Ainda assim, mesmo com todos os requisitos que não são preenchidos, a Turquia continua a ser um estado estratégico para a União Europeia e com quem as relações devem ser mantidas, uma vez que, geograficamente, constitui um “estado tampão” para a Rússia expansionista e pode também ser entendida como o país fronteira entre o médio oriente e a europa, o que se torna benéfico quando pensamos na crise migratória oriunda de países como a Síria, também ela vítima deste desastre natural. Em 2016, foi assinado um compromisso comum de pôr fim à migração ilegal da Turquia para a UE, de acabar com o modelo de negócio dos contrabandistas e desta forma oferecer aos migrantes uma alternativa que não implicasse colocarem as suas vidas em risco, recebendo a Turquia a quantia de  6 mil milhões de euros para investir neste programa.
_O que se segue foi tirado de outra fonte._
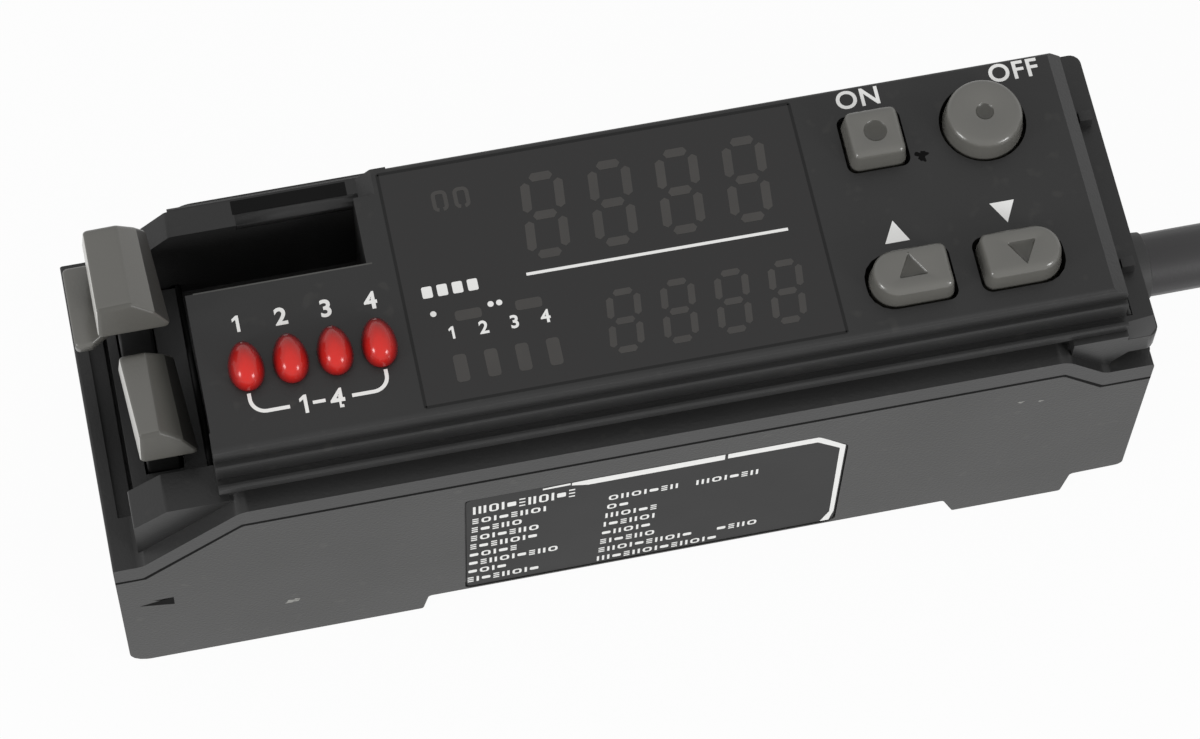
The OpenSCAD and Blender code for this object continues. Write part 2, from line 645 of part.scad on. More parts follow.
module upper_housing() color("#333333") difference() {
    union() {
        difference() {
            upper_solid();
            upper_space();
        }
        pocket_box();
        // Posts that carry the display board
        for (p = [[block_right - 1.1, 0.9 - cav_hw], [window_end + 0.9, 0.9 - cav_hw],
            [window_end + 0.9, cav_hw - 0.9], [panel_end - end_wall - 1.5, -1]])
            translate([p[0], p[1], display_board_z])
                cylinder(h = panel_under - display_board_z + eps, d = 1.6);
        block(window_x - 0.3, window_x + 0.8, cav_hw - 2, cav_hw - 0.5, display_board_z, panel_under + eps);
        // Lugs for the hinge of the dust cover
        for (s = [-1, 1]) block(panel_end - 0.4, right - 0.5, s * lug_pitch / 2 - lug_w / 2,
            s * lug_pitch / 2 + lug_w / 2, cap_z - 0.5, cap_z + 0.9);
    }
    // Lever bay, open at the top
    block(left + bay_wall, left + block_x, bay_front, bay_back, 0, top_z + 5);
    // Inner step of the rim on the bay's end wall
    block(left + bay_rim, left + bay_wall + eps, bay_front, bay_back, seam_left_z + band_h - bay_step,
        top_z + 5);
    // Pocket
    block(left + block_x - 1, pocket_end, pocket_front, bay_back, pocket_z, top_z + 5);
    // Shallow notch in the wall behind the pocket
    block(left + notch_start, pocket_end + 0.4, bay_back - eps, bay_back + 0.8, back_wall_z - 0.6,
        top_z + 1);
    // Lower top of the wall behind the pocket
    along_y(bay_back - eps, hw + 1)
        polygon([[left + block_x - 1, back_wall_z], [wall_step_x - 1, back_wall_z],
        [wall_step_x, top_z], [wall_step_x, top_z + 1], [left + block_x - 1, top_z + 1]]);
    // Bevel at the cable end of the panel
    along_y(-hw - 1, hw + 1) polygon([[panel_end - bevel, top_z], [panel_end + eps, top_z - 0.9 * bevel],
        [panel_end + 5, top_z - 0.9 * bevel], [panel_end + 5, top_z + 1], [panel_end - bevel, top_z + 1]]);
    // Hollow in each side of the stepped end, on top of the band
    hollow_z = seam_right_z + band_h;
    for (y = [-hw - 1, hw - rail_inset - hollow_d]) along_y(y, y + 1 + rail_inset + hollow_d)
        polygon([[right - hollow_l, hollow_z], [right + 1, hollow_z], [right + 1, hollow_z + hollow_h],
            [right - hollow_l + 1, hollow_z + hollow_h], [right - hollow_l, hollow_z + 0.3]]);
    // Groove between the panel and the stepped end
    block(panel_end + 0.35, panel_end + 0.75, -panel_hw, panel_hw, cap_z - 0.5, top_z);
    window_opening();
    for (kind = ["mode", "set", "up", "down"])
        translate([key_pos(kind)[0], key_pos(kind)[1], 0]) along_z(panel_under - 1, top_z + 1)
            key_outline(kind, key_gap);
    for (i = [0 : light_count - 1])
        translate([light_x + i * light_pitch, light_y, panel_under - 1]) cylinder(h = 5, d = 1.6);
}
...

Tendo em conta toda a análise já apresentada, torna-se evidente que tanto a Rússia como a União Europeia têm interesse em ter a Turquia como sua aliada, a Rússia com o interesse de travar a expansão das ideias e da cultura ocidental e a União Europeia com o objetivo de travar uma Rússia expansionista.

Estes interesses ajudam a explicar a ideia de possíveis segundas intenções na prestação imediata de ajudas aquando do terramoto, isto porque se espera que em caso de necessidade, o país ajudado fique do lado/auxilie o país que o ajudou.